▶ [WORK TO COMPLETE]:
Will you give the material below again, every line exactly as it is?

▶ [AVAILABLE DATA]:

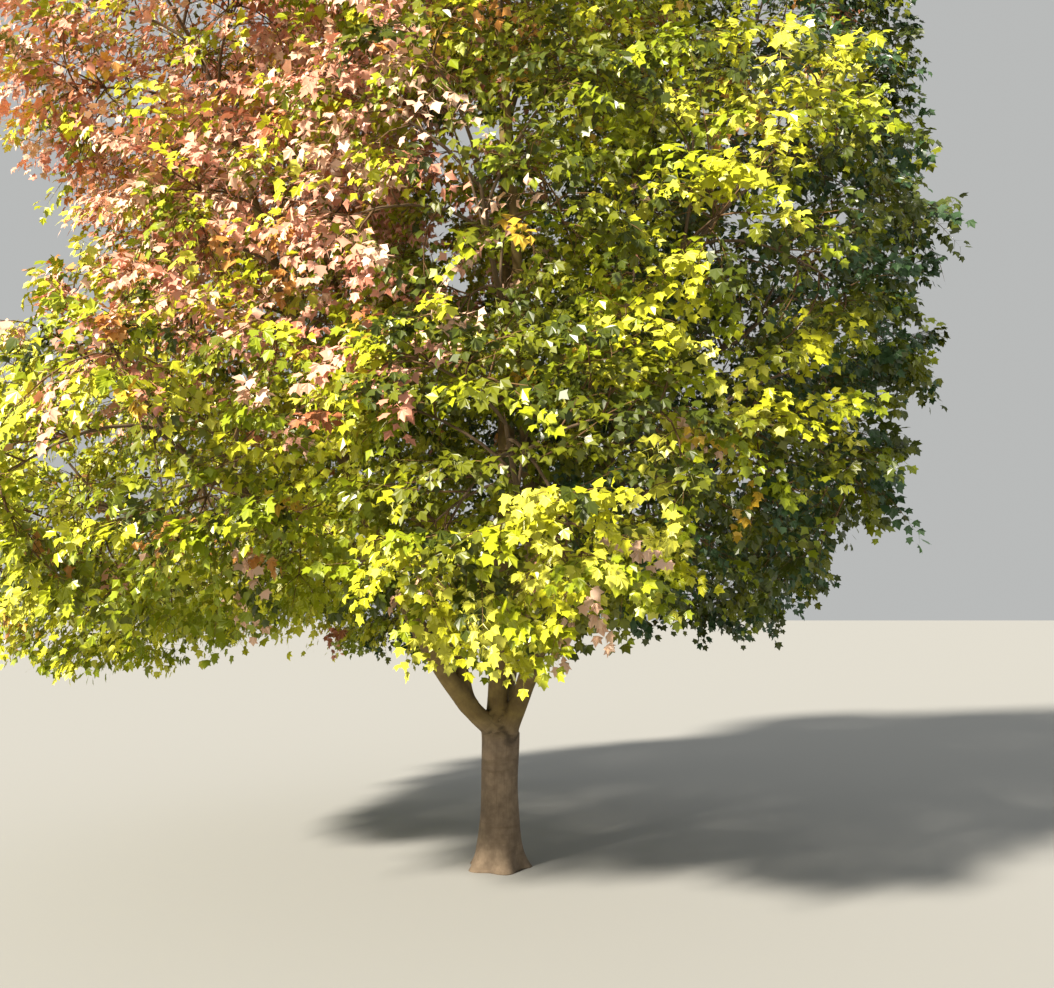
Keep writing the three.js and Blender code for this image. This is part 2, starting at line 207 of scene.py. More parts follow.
stems = {}
for name in sorted(OUTER_STEMS, key=lambda name: OUTER_STEMS[name][-1] is not None):
    height, offset, swing, lean, rise, radius, parts_from = OUTER_STEMS[name]
    mass = tier_masses("upper")[list(OUTER_STEMS).index(name)]
    start = (TRUNK_LEAN, 0, height) + offset * outward(mass["azimuth"] + swing)
    if parts_from:
        start = at_height(stems[parts_from]["control"], height)
    bend = start + rise * np.tan(np.radians(lean)) * outward(mass["azimuth"]) + (0, 0, rise)
    stems[name] = {"node": f"stem_{name}", "mass": mass, "radius": radius, "parent": None,
                   "control": np.array([start, bend, entrance(start, mass)])}
height, offset, swing, drift, radius = LEADER
crown_tip = tier_masses("tip")[0]
start = (TRUNK_LEAN, 0, height) + offset * outward(crown_tip["azimuth"] + swing)
bend = np.array([drift, drift, (height + crown_tip["centre"][2]) / 2])
leader = {"node": "stem_leader", "mass": crown_tip, "radius": radius, "parent": None,
          "control": np.array([start, bend, entrance(start, crown_tip)])}
outer_stems = [stems[name] for name in OUTER_STEMS]
limbs = [*outer_stems, leader]
stems = list(limbs)


def turn_between(a, b):
    """The smaller angle between two azimuths, in degrees."""
    return abs((a - b + 180) % 360 - 180)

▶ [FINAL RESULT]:
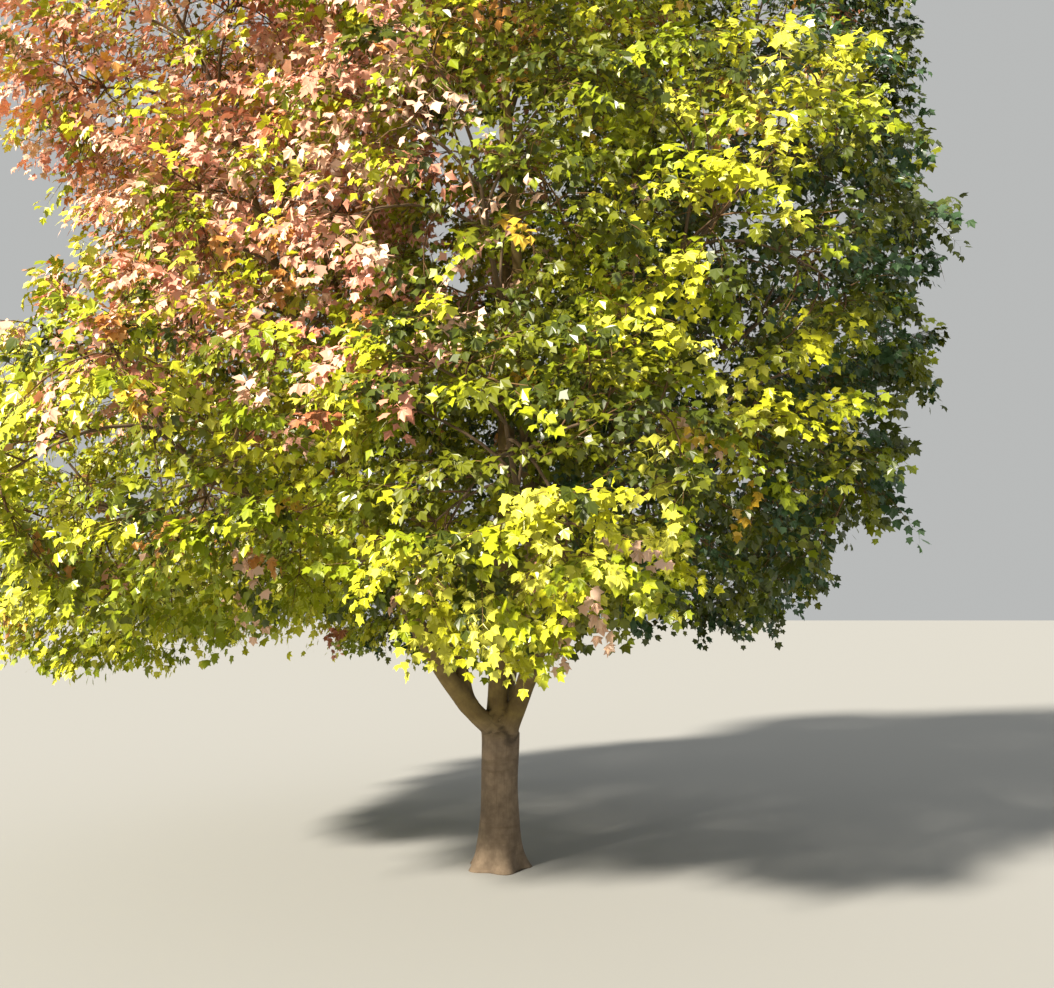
Keep writing the three.js and Blender code for this image. This is part 2, starting at line 207 of scene.py. More parts follow.
stems = {}
for name in sorted(OUTER_STEMS, key=lambda name: OUTER_STEMS[name][-1] is not None):
    height, offset, swing, lean, rise, radius, parts_from = OUTER_STEMS[name]
    mass = tier_masses("upper")[list(OUTER_STEMS).index(name)]
    start = (TRUNK_LEAN, 0, height) + offset * outward(mass["azimuth"] + swing)
    if parts_from:
        start = at_height(stems[parts_from]["control"], height)
    bend = start + rise * np.tan(np.radians(lean)) * outward(mass["azimuth"]) + (0, 0, rise)
    stems[name] = {"node": f"stem_{name}", "mass": mass, "radius": radius, "parent": None,
                   "control": np.array([start, bend, entrance(start, mass)])}
height, offset, swing, drift, radius = LEADER
crown_tip = tier_masses("tip")[0]
start = (TRUNK_LEAN, 0, height) + offset * outward(crown_tip["azimuth"] + swing)
bend = np.array([drift, drift, (height + crown_tip["centre"][2]) / 2])
leader = {"node": "stem_leader", "mass": crown_tip, "radius": radius, "parent": None,
          "control": np.array([start, bend, entrance(start, crown_tip)])}
outer_stems = [stems[name] for name in OUTER_STEMS]
limbs = [*outer_stems, leader]
stems = list(limbs)


def turn_between(a, b):
    """The smaller angle between two azimuths, in degrees."""
    return abs((a - b + 180) % 360 - 180)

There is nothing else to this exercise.